* WORK TO DO: Return only the stretch of the material below that begins with the line containing "the whole chair." and ends with the line containing "points = [vertex.co", exactly; both of those lines belong to it.

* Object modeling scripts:
-- Start --

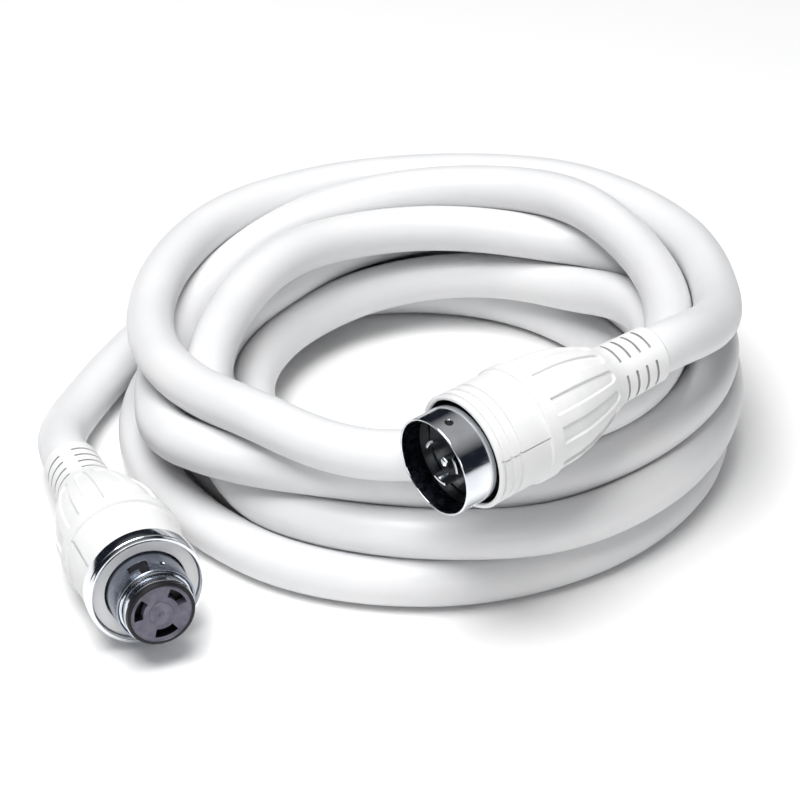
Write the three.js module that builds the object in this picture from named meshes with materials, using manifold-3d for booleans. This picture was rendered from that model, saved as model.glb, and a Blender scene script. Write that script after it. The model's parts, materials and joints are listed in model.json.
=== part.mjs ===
// A 50 A shore power cord for a boat or a recreational vehicle, lying coiled on the ground.
// It has a twist-lock plug on one end, and on the other a twist-lock connector with a coupling ring.
// Millimetres, +Z up. The coil is laid out round its own axis; the last lines of the file move the whole
// assembly so that its origin is the middle of the ground that the plug and the connector span.

import * as THREE from "three";
import { mergeVertices } from "three/addons/utils/BufferGeometryUtils.js";
import Module from "manifold-3d";

// ---- Driving dimensions ----

const CLEARANCE = 0.3; // between pieces that touch
const CABLE_RADIUS = 13.5;

const COIL = { inner: 104, outer: 178, height: 84, corner: 13, segments: 48 };

// Where each end piece starts, at the rear of its neck, and the way it points (coil axis at 0, 0).
const PLUG_TAIL = new THREE.Vector3(114, -116, 121.9);
const PLUG_HEADING = new THREE.Vector3(-0.79, -0.64, -0.07).normalize();
const CONNECTOR_TAIL = new THREE.Vector2(-198, -81);
const CONNECTOR_YAW = -67.7; // degrees from +X, in plan
const CONNECTOR_TILT = 2; // degrees that its nose points up: it lies on its band, its neck off the ground

// Along an end piece, from the rear of its neck. Radii are outside radii unless they say inner.
const NECK = { length: 27, rear: 15.6, front: 16.4, bore: 14.0, chamfer: 0.8 };
const TAPER = [[33, 17.4], [39, 19.8], [46, 23], [54, 26], [63, 28.6], [72, 30.3], [88, 31.2]];
const CAVITY_TAPER = [[30, 14], [37, 16], [46, 19.4], [54, 22.2], [63, 24.9], [80, 27.9]];
const BAND = { from: 88, to: 96, radius: 32.2 };
const GROOVE = { depth: 0.8, top: 0.7, bottom: 0.4 }; // half widths
const PLUG_GROOVES = [115.5, 121.1, 126.7];
const PLUG_BOOT = { front: 129.3, behindBand: 30.9, frontRadius: 31.2, mouth: 28.6, grooves: PLUG_GROOVES };
const CONNECTOR_BOOT = { front: 124.4, behindBand: 30.8, frontRadius: 30.8, mouth: 28.0, grooves: [] };
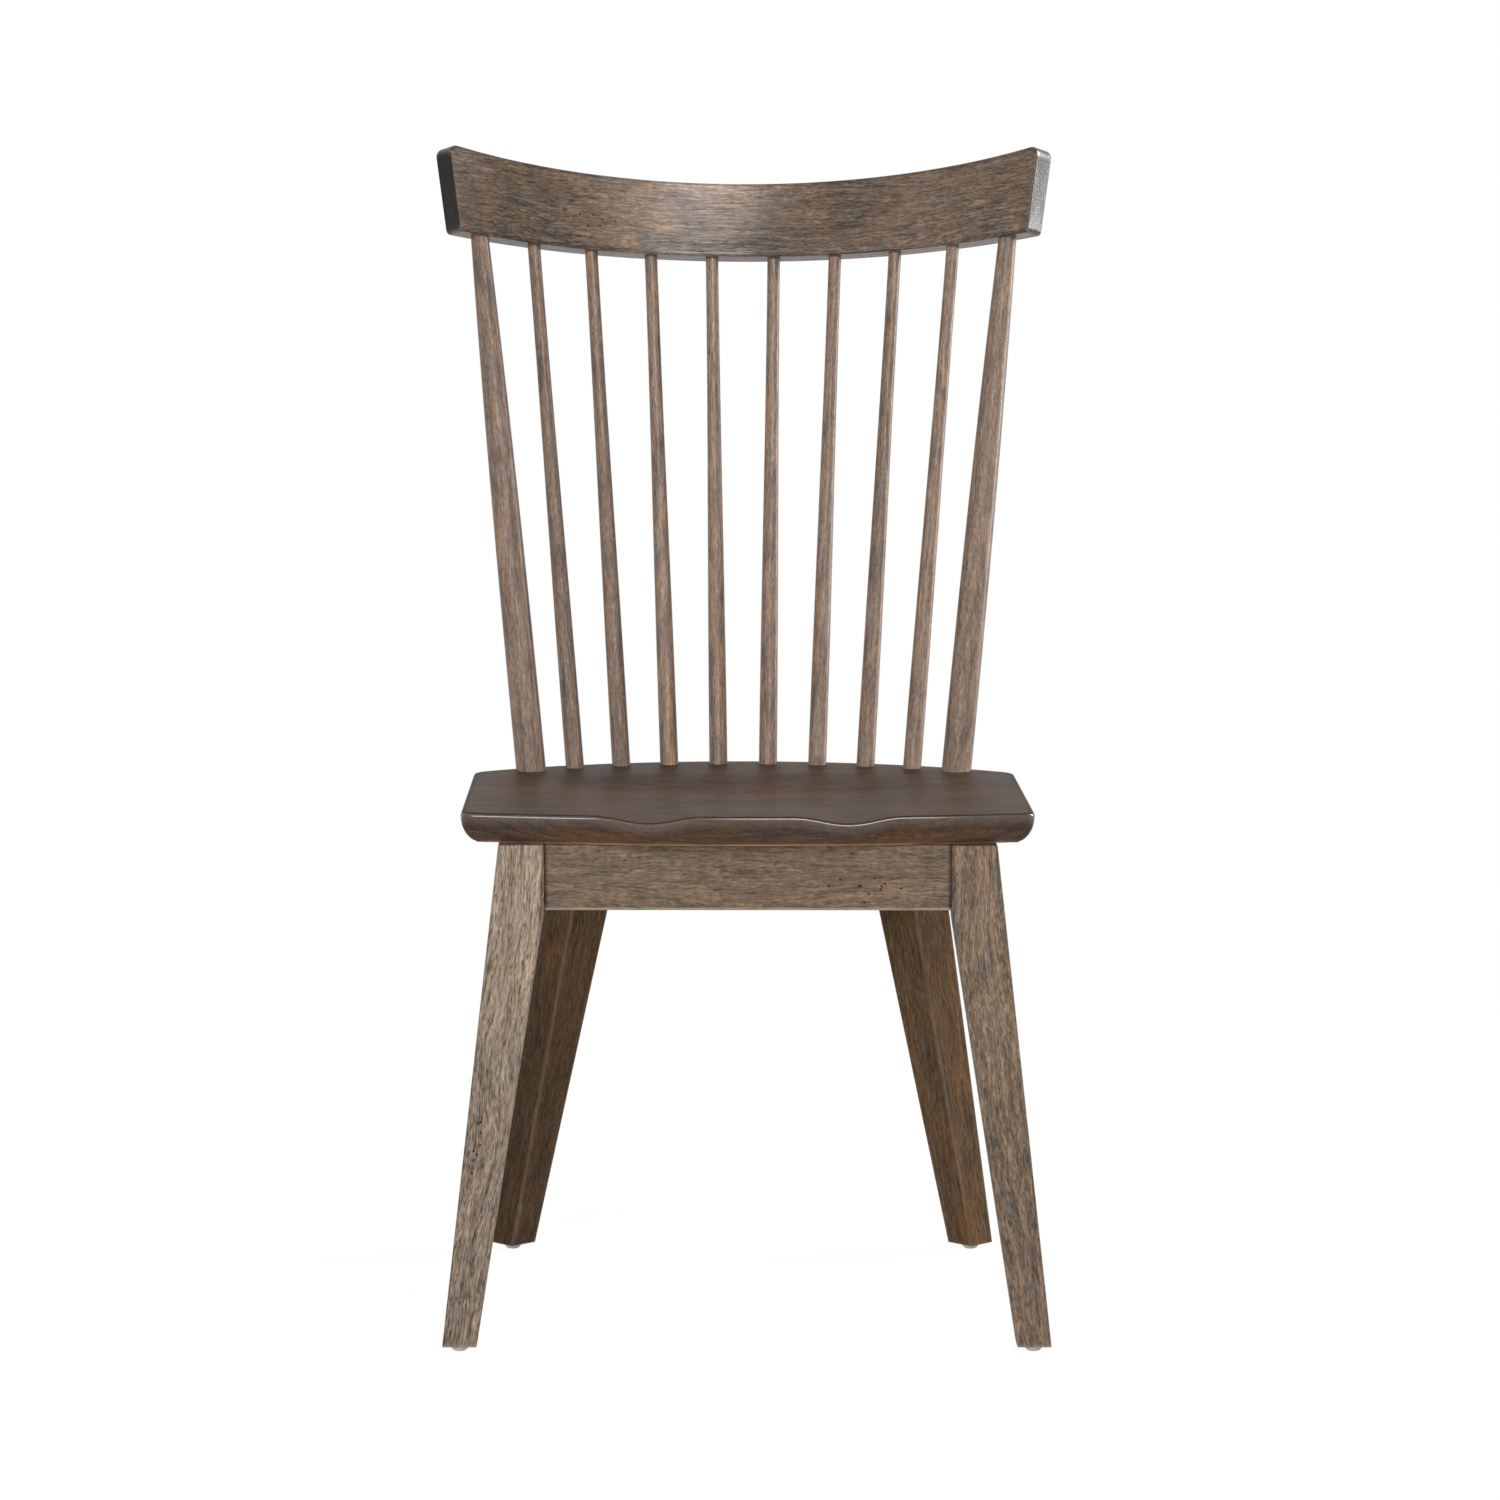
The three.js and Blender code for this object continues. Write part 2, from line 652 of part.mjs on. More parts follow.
// A low dome with a flat to stand on and an upright rim.
function glide() {
  const profile = [[0, 0]];
  const domeHeight = glideHeight - glideRimHeight;
  for (let step = 0; step <= glideSteps; step++) {
    const angle = (quarter * step) / glideSteps;
    const swell = ((glideDiameter - glideFlatDiameter) / 2) * Math.sin(angle);
    profile.push([glideFlatDiameter / 2 + swell, domeHeight * (1 - Math.cos(angle))]);
  }
  profile.push([glideDiameter / 2, glideHeight], [0, glideHeight]);
  return cut(turned(profile, fastenerSides), [glideNail(pieceGap)]);
}

// Holes for one corner's fasteners, for the right half
const upwards = point(0, 0, 1);
const boltHole = (corner) => placed(bolt(corner.depth, pieceGap), corner.boltStart, corner.inwards);
const screwHoles = (corner) =>
  corner.screws.map(({ start, length }) => placed(screw(length, pieceGap), start, corner.outwards));
const seatScrewLength = blockHeight + pieceGap + seatScrewBite;
const seatScrewHole = (corner) => placed(screw(seatScrewLength, pieceGap), corner.seatScrewStart, upwards);
const bothSides = (tools) => [...tools, ...tools.map((tool) => mirrored(mergeVertices(tool)))];

function block(corner) {
  const wood = board(corner.outline, frameTop - blockHeight, frameTop);
  return cut(wood, [boltHole(corner), ...screwHoles(corner), seatScrewHole(corner)]);
}

// Finishes
const finish = (color, roughness, metalness = 0) => new THREE.MeshStandardMaterial({ color, roughness, metalness });
const seatWood = () => finish(0x5a4d45, 0.45);
const frameWood = () => finish(0x7f6e5f, 0.7);
const legWood = () => finish(0x75655a, 0.75);
const blockWood = () => finish(0xb89a74, 0.85);
const zincSteel = () => finish(0xb4b4b0, 0.4, 0.9);
const paleNylon = () => finish(0xe4e2dc, 0.5);

// The chair, put together
const chair = new THREE.Group();

function add(name, geometry, material, start = point(0, 0, 0), direction = upwards) {
  const mesh = new THREE.Mesh(geometry, material);
  mesh.name = name;
  mesh.position.copy(start);
  mesh.quaternion.copy(turnTo(direction));
  chair.add(mesh);
}

// The same turned piece on the right and, mirrored, on the left.
function addPair(name, geometry, material, start, direction) {
  add(`${name}_right`, geometry, material(), start, direction);
  add(`${name}_left`, geometry, material(), mirror(start), mirror(direction));
}

function addMirrored(name, geometry, material) {
  add(`${name}_right`, geometry, material());
  add(`${name}_left`, mirrored(geometry), material());
}

const corners = { front: frontCorner, rear: rearCorner };
const feet = { front: point(frontFootX, 0, 0), rear: point(rearFoot.x, rearFoot.y, 0) };
const nailHole = (place) => placed(glideNail(pieceGap), feet[place], upwards);

const sockets = uprights.map(({ foot, direction, shape }) => placed(shape(pieceGap), foot, direction));
const seatScrewHoles = bothSides(Object.values(corners).map(seatScrewHole));
add("seat", seat([...sockets, ...seatScrewHoles]), seatWood());
add("crest_rail", crestRail(sockets), frameWood());
for (const { name, foot, direction, shape } of uprights) add(name, shape(0), frameWood(), foot, direction);

addMirrored("front_leg", frontLeg([boltHole(frontCorner), nailHole("front")]), legWood);
addMirrored("rear_leg", rearLeg([boltHole(rearCorner), nailHole("rear")]), legWood);
add("front_apron", frontApron(bothSides(screwHoles(frontCorner))), frameWood());
add("rear_apron", rearApron(bothSides([boltHole(rearCorner), ...screwHoles(rearCorner)])), frameWood());
addMirrored(
  "side_apron",
  sideApron([boltHole(rearCorner), ...screwHoles(frontCorner), ...screwHoles(rearCorner)]),
  frameWood,
);

for (const [place, corner] of Object.entries(corners)) {
  const { boltStart, inwards, outwards, depth } = corner;
  const along = (distance) => boltStart.clone().addScaledVector(inwards, distance);
  const washerStart = depth + pieceGap;
  const nutStart = washerStart + washerThickness + pieceGap;
  addMirrored(`${place}_corner_block`, block(corner), blockWood);
  addPair(`${place}_hanger_bolt`, bolt(depth, 0), zincSteel, boltStart, inwards);
  addPair(
    `${place}_washer`,
    drilledPlate(washerDiameter, fastenerSides, washerThickness),
    zincSteel,
    along(washerStart),
    inwards,
  );
  addPair(`${place}_nut`, drilledPlate(nutDiameter, nutSides, nutHeight), zincSteel, along(nutStart), inwards);
  corner.screws.forEach(({ start, length }, i) => {
    addPair(`${place}_block_screw_${i + 1}`, screw(length, 0), zincSteel, start, outwards);
  });
  addPair(`${place}_seat_screw`, screw(seatScrewLength, 0), zincSteel, corner.seatScrewStart, upwards);
  addPair(`${place}_glide`, glide(), paleNylon, feet[place], upwards);
  addPair(`${place}_glide_nail`, glideNail(0), zincSteel, feet[place], upwards);
}

// The part's origin is on the floor under the middle of the whole chair.
chair.updateMatrixWorld(true);
const middle = new THREE.Box3().setFromObject(chair, true).getCenter(point(0, 0, 0));
chair.position.set(-middle.x, -middle.y, 0);

const part = new THREE.Group();
part.add(chair);
export default part;
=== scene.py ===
"""The looks of a wooden spindle back dining chair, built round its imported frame.

Every length is in metres. The chair faces -Y, left is -X, and the floor is at z = 0.
"""

import math

import bpy
import numpy as np
from bpy.props import FloatProperty, FloatVectorProperty, IntProperty, PointerProperty
from mathutils import Matrix, Vector
from mathutils.geometry import convex_hull_2d


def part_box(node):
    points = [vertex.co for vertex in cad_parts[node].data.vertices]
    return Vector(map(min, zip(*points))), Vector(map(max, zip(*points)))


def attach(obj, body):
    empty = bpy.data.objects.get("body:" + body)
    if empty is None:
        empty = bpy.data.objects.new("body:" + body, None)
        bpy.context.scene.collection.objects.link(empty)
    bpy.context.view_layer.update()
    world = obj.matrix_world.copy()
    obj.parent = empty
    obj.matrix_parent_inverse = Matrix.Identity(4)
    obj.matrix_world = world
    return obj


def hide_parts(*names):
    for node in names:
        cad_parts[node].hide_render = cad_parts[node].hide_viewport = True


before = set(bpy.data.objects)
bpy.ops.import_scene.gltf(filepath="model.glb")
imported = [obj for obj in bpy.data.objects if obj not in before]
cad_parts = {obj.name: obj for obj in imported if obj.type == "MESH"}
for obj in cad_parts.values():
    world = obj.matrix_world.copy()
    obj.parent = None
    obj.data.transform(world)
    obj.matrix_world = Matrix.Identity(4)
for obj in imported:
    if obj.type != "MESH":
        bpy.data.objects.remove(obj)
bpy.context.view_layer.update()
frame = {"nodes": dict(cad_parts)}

bl_info = {
    "name": "Spindle Back Chair",
    "version": (1, 0, 0),
    "blender": (4, 5, 0),
    "location": "3D View > Sidebar > Chair",
    "description": "Dresses the frame of a spindle back chair in weathered wood",
    "category": "Add Mesh",
}

BODY = "root"
SIDES = (("left", -1), ("right", 1))
QUARTER = math.pi / 2
UP = np.array([0.0, 0.0, 1.0])
SEED = 11  # for each piece's own place in the wood
STOCK = 3.0  # every piece has its own place within this length of wood, in metres
END_RING = 0.97  # how far out the ring within an end face lies
END_STAIN_AND_JOINT_SHADE = 0.4  # how much darker stain makes end grain, and the painted shade on the edges in a joint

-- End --

* SOLUTION TO THIS PROBLEM:
// The part's origin is on the floor under the middle of the whole chair.
chair.updateMatrixWorld(true);
const middle = new THREE.Box3().setFromObject(chair, true).getCenter(point(0, 0, 0));
chair.position.set(-middle.x, -middle.y, 0);

const part = new THREE.Group();
part.add(chair);
export default part;
=== scene.py ===
"""The looks of a wooden spindle back dining chair, built round its imported frame.

Every length is in metres. The chair faces -Y, left is -X, and the floor is at z = 0.
"""

import math

import bpy
import numpy as np
from bpy.props import FloatProperty, FloatVectorProperty, IntProperty, PointerProperty
from mathutils import Matrix, Vector
from mathutils.geometry import convex_hull_2d


def part_box(node):
    points = [vertex.co for vertex in cad_parts[node].data.vertices]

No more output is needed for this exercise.